Training And Hospitals 1750+ Flashcards
What were doctors like in 1930?
Patients paid. Germs known but genetic disease not. Royal College can fire failing doctors. More equiment (x-rays/blood tests). Vaccines plus sulphonamide drugs.
What were doctors like in 1860? (5 main points)
Relied on patients to pay. Miasma and spontaneous generation. Government no part in regulating specification. Limited equipment. Bleeding and herbal remedies.
What were doctors like in 2009?
Government paid.
Knows diseases caused by bacteria and genes.
Government regulates training.
Royal college fires bad doctors.
Hi-tech equipment.
Preventative medicine/antibiotics/vaccines.
What were hospitals like in 1800?
Camped.
Poor sewage.
No trained staff.
Lots of deaths.
What was the main impact of Florence Nightingale considered to be?
Improving conditions in hospitals
What is Nightingale famous for?
Cleaning up hospitals and lowering death rates drastically.
What two books did Nightingale write?
Notes on nursing and notes on hospitals
What did nightingale recommend for hospitals?
Sanitation (toilets/clean water/sewage).
Good ventilation (miasma).
Good supplies.
What did Nightingale not teach her students?
Germ theory as she thought it would get in the way
What did Nightingale teach?
Mainly practical skills in looking after patients.
What other factors impacted nursing and hospitals?
Improved engineering (better sewers/water).
Better surgery needed better nurses.
Germ theory.
Midwives act making sure all midwives were registered.
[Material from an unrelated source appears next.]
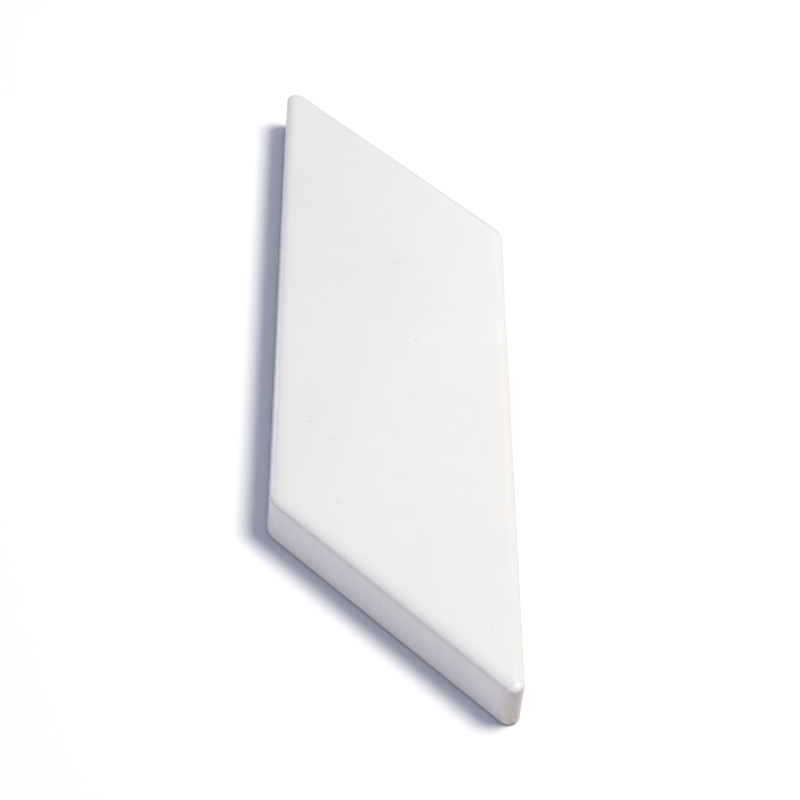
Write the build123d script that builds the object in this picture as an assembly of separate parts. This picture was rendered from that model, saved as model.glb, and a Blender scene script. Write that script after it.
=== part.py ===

Why could women not become doctors in 1800?
It required University training and women were not allowed to go to university
How did Elizabeth Garret Anderson become a doctor?
Attended lectures after court case with University and took exams in France to qualify as doctor amd midwife both allowing her to become a doctor.
How did other factors allow women to become doctors?
Six women led by Sophia Jex-Blake persuaded Edinburgh to let them join lectures.
1876-parliament gave same rights to education to women as to men.